After the 1 p.m. news programme, the leaders of groups claiming to support Gbagbo were back on the air issuing calls for “peaceful” demonstration outside the “symbols of the occupation,” namely the French 43rd Marine Infantry Battalion, the French embassy, RTI and the Hotel Sébroko (UNOCI headquarters). The messages delivered on camera were almost identical. They called on people to “take to the streets” to “force UNOCI and Licorne to leave.” Those who spoke one after another were Damanan Pickass, the former head of the youth wing of the ruling Ivorian Popular Front (FPI), Eugène Djué, the head of the Union of Patriots for the Total Liberation of Côte d’Ivoire (UPLTCI), Geneviève Bro Grébé, head of the Women Patriots, and Alfred M’Bra N’Goran, the secretary-general of the Collective of Political Parties Supporting the President.
In Daloa, a town in the centre of the country, the community radio station Radio Tchrato-Daloa was stormed by the local Young Patriots after the management refused to broadcast an appeal for an attack on the local UN base. The demonstrators ransacked the station and wrecked equipment.
Abidjan journalists who do not belong to the pro-Gbagbo camp made themselves scarce. The places normally frequented by the opposition press were deserted. Many members of the RTI management stopped going to work.

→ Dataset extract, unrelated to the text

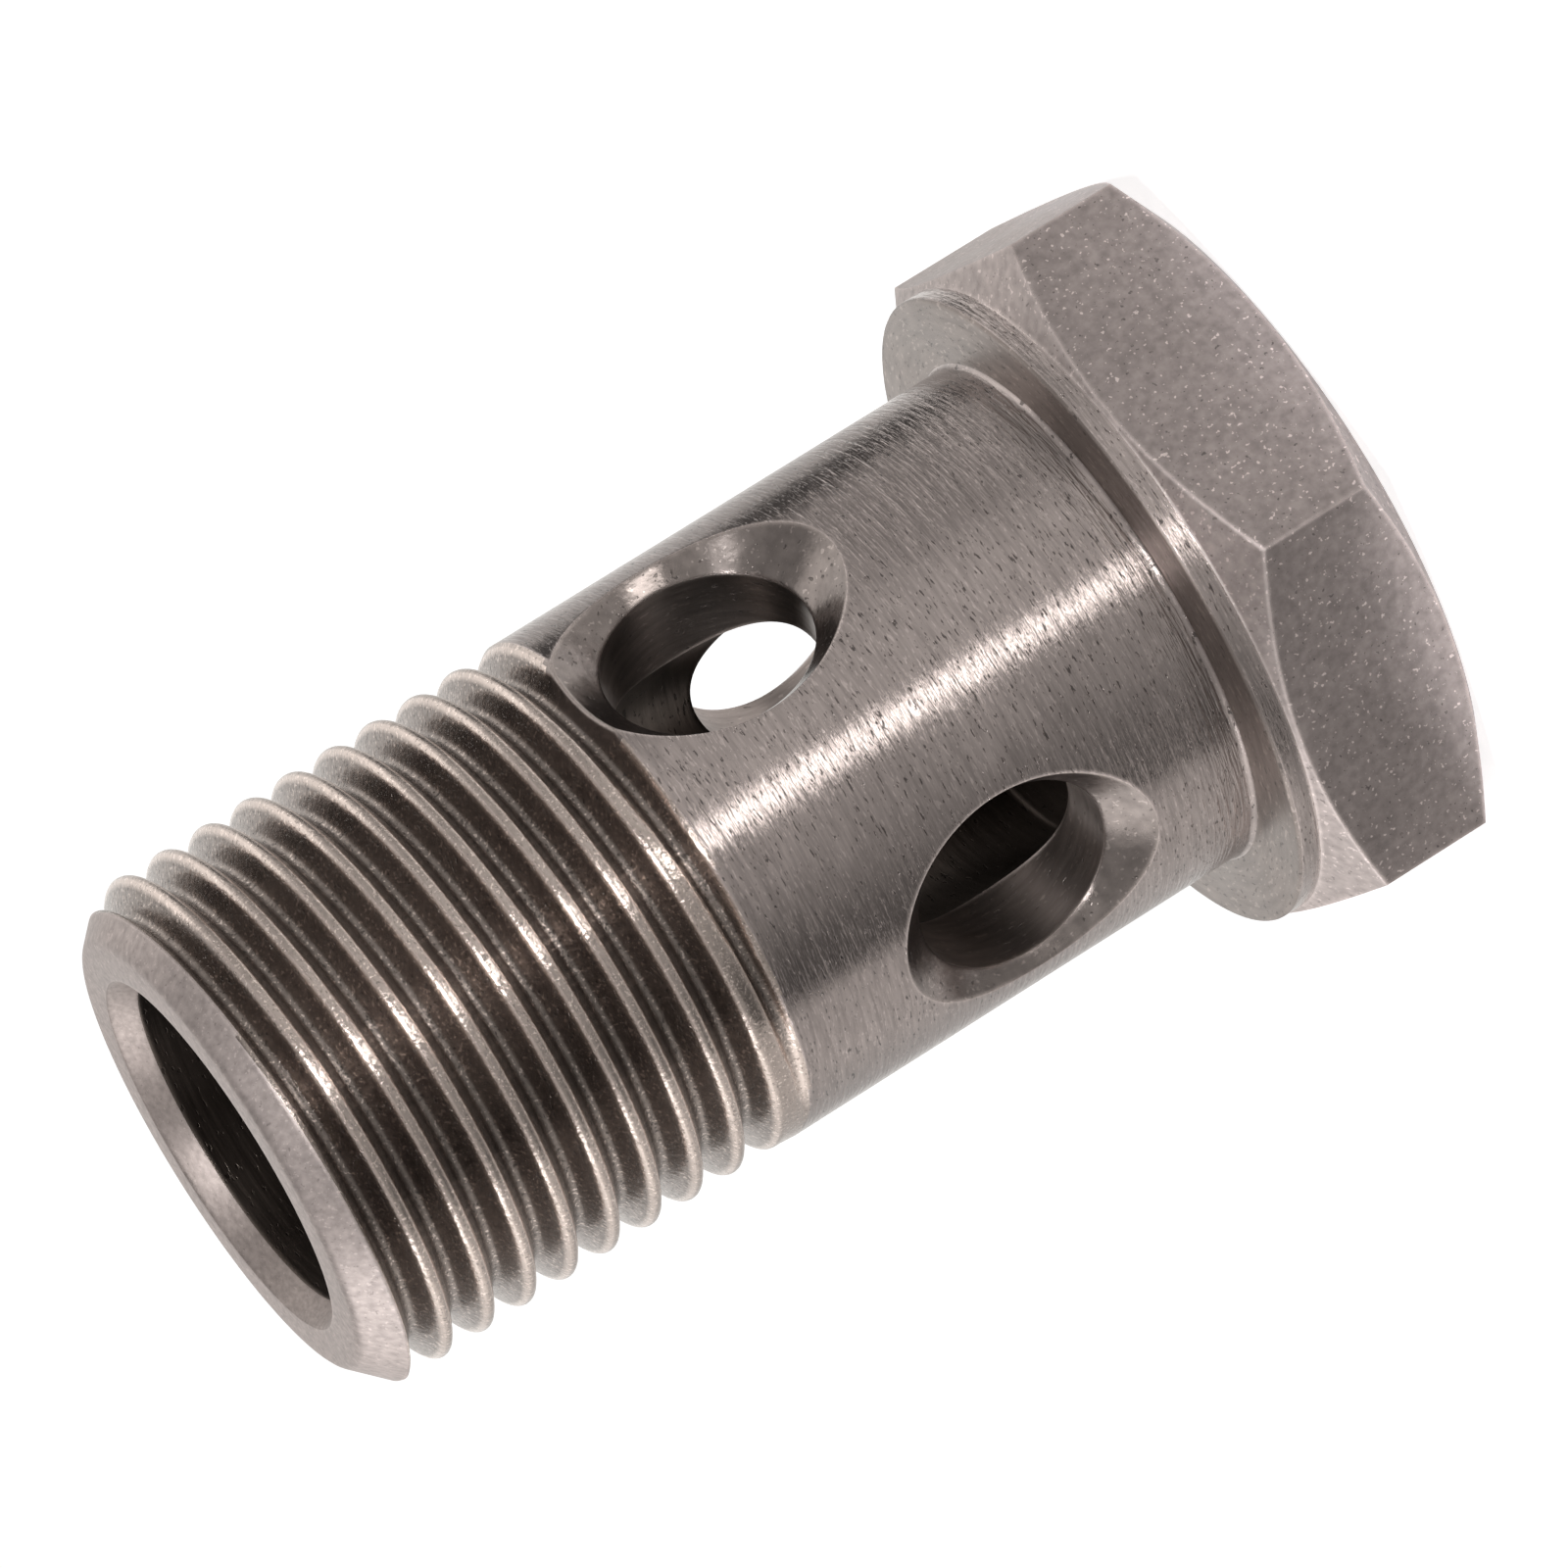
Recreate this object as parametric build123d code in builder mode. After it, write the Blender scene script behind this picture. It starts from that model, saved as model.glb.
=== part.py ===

Reporters Without Borders issued a release at the end of the day expressing its outrage that “calls for insurrection have again been broadcast by the state-owned RadioTélévision Ivoirienne (RTI) under threat from demonstrators claiming to be the supporters of President Laurent Gbagbo.” The release recommended that “the installations of RTI and RCI should be made secure or, failing that, they should be taken off the air.”
The 8 p.m. news programme screened long sequences of calls for popular “mobilisation” accompanied by favourable comments.